Why I Stopped Pretending to Be Perfect

 
iStock-686079908.jpg

When I was in my twenties and early thirties, I worked very hard to make sure that others believed I was perfect. In fact, I became a master at living as my Performing Self—a self I created as a shield to guard myself against the negative judgments I thought others would have about the real me.

The self I created was all about appearing flawless—strong, confident, positive, and successful. In my attempt to be perceived as perfect, I conformed in how I dressed, how I spoke, how I behaved, who I associated with, the content I shared, the activities I engaged in, and more (in key areas that I call the Seven Behavioral Dimensions). My conformity was exacerbated because of my work life—I worked in an elite legal environment, where the bar was set high in every area, and the criteria for “fitting in” was both narrow and fixed.

During these years, I did a mix of things to mask what I perceived to be my “imperfections”: I fixated on dressing impeccably to signal class privilege, attractiveness, and that I had my shit together. In what I shared with others, I hid insecurities about my abilities, my cultural background, and my socioeconomic roots. I also conformed in how I spoke so that I’d fit in with certain social groups (taking on a more formal tenor, dropping the pitch of my voice, and using fancier words—essentially, speaking the Queen’s English).

I didn’t want anyone to see my imperfections or my vulnerabilities. I desperately wanted to fit in, and I wanted to protect myself from the pain of being negatively judged by others. All the while, I felt deeply flawed, damaged, and effed up on the inside.

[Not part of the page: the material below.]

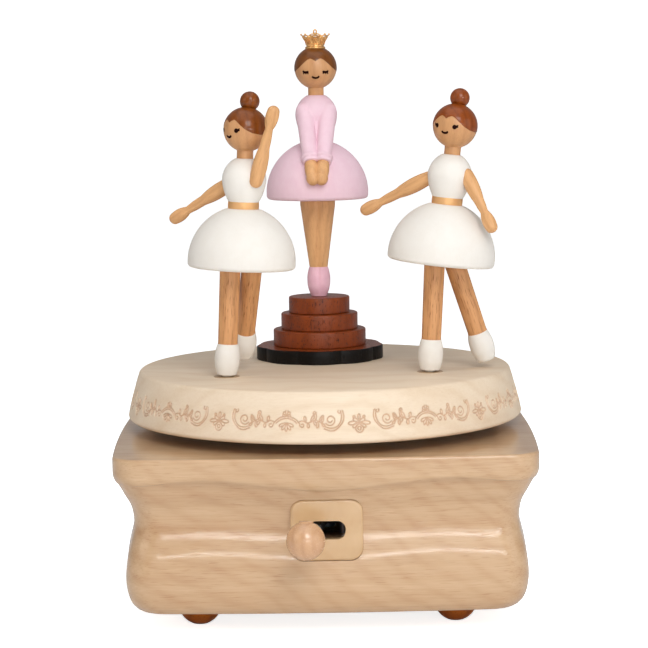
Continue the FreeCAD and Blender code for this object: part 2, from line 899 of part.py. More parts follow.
def length_between(start, end):
    return (Vector(*end) - Vector(*start)).Length


# left free between a peg's end and the bottom of its socket
PEG_GAP = 0.2


def make_skirt(label, placement, tools):
    """Domed skirt, a little hollow underneath, with the waist's socket in its top."""
    rim = size("skirt_radius")
    height = size("skirt_height")
    waist = size("waist_radius")
    peg = size("waist_peg_radius")
    socket = height - size("peg_length")
    points = [
        (0, 1.5), (rim - 4, 1.5, 3), (rim - 2.6, 0), (rim - 1.2, 0, 1.3), (rim, 1.2, 60), (rim, 3.2, 17.9),
        (waist + 1.4, height - 0.35, 4), (waist, height), (peg, height), (peg, socket), (0, socket),
    ]
    return keep(cut_by(turned(label, points, placement), tools))


def make_belt(label, placement):
    floor = size("skirt_height")
    waist = size("waist_radius")
    top = floor + size("belt_height")
    peg = size("waist_peg_radius")
    points = [(peg, floor), (waist, floor, 9), (waist, top), (peg, top)]
    return keep(turned(label, points, placement))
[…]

And let me tell you—it was exhausting.

Protecting My Wounds

When I think about why I was so dedicated to upholding this image of perfection, I know it’s connected to the feelings of social alienation, rejection, and inferiority that I felt because of the childhood bullying I experienced and the parenting I received. On childhood bullying—a lot of research has been done about its numerous long-term impacts. In short, bullying can have a profound adverse impact on mental health and other areas for those who experience it.

Being bullied because of who I was (Brown, smart, and not as wealthy as the other kids), coupled with messages from my parents that I needed to be quieter, less outspoken, and less expressive (to be someone other than who I was), caused me to carry feelings of woundedness and worthlessness into adulthood.

It’s no wonder I wanted to protect myself from feeling more of this pain. But the truth is that, instead of protecting me, striving for perfection was actually causing more damage, because I wasn’t living my truth.

Nobody’s Perfect

While I’ve come a long way in embracing my imperfections and allowing them to show by being my authentic self, from time to time I’ll catch myself saying some version of, “I’m so fucked up,” and berating myself for my flaws. My boyfriend will often catch me when I’m self-flogging and remind me that I’m “amazing” just the way I am and that everyone is imperfect—and that it’s possible to be both imperfect and amazing.

A lot of us do this to ourselves. We believe we should be perfect, and we measure ourselves against that impossible standard. While believing this, we also worry that if we show others that we don’t live up to this standard, we’ll experience rejection and alienation. But every single one of us is imperfect. Or, as I like to say, perfectly imperfect and imperfectly perfect. The greatest gift we can give ourselves is the acceptance of this fact.

Transformative things happen when we accept our imperfections. Firstly, we can then practice self-compassion: that is, show ourselves the compassion we would show others, which has numerous mental, physical, and spiritual benefits. Dr. Kristin Neff in her book Self-Compassion: The Proven Power of Being Kind to Yourself teaches that self-compassion flows from both being kind to ourselves and recognizing our common humanity—that each of us is imperfect and experiences suffering.

Secondly—and this is one of the core teachings of my book, The Authenticity Principle—when we accept our imperfections, we’re better able to practice authenticity. When we’re committed to living as our whole, true, authentic selves (the good, bad, and ugly), we’re free of the exhausting dance that is performing. And when we’re tuned in to our authenticity, we know how to behave at any given moment because we’re anchored to our values. We no longer have to pour our energy into being, doing, and saying what we think others want us to. We’re free to be imperfect.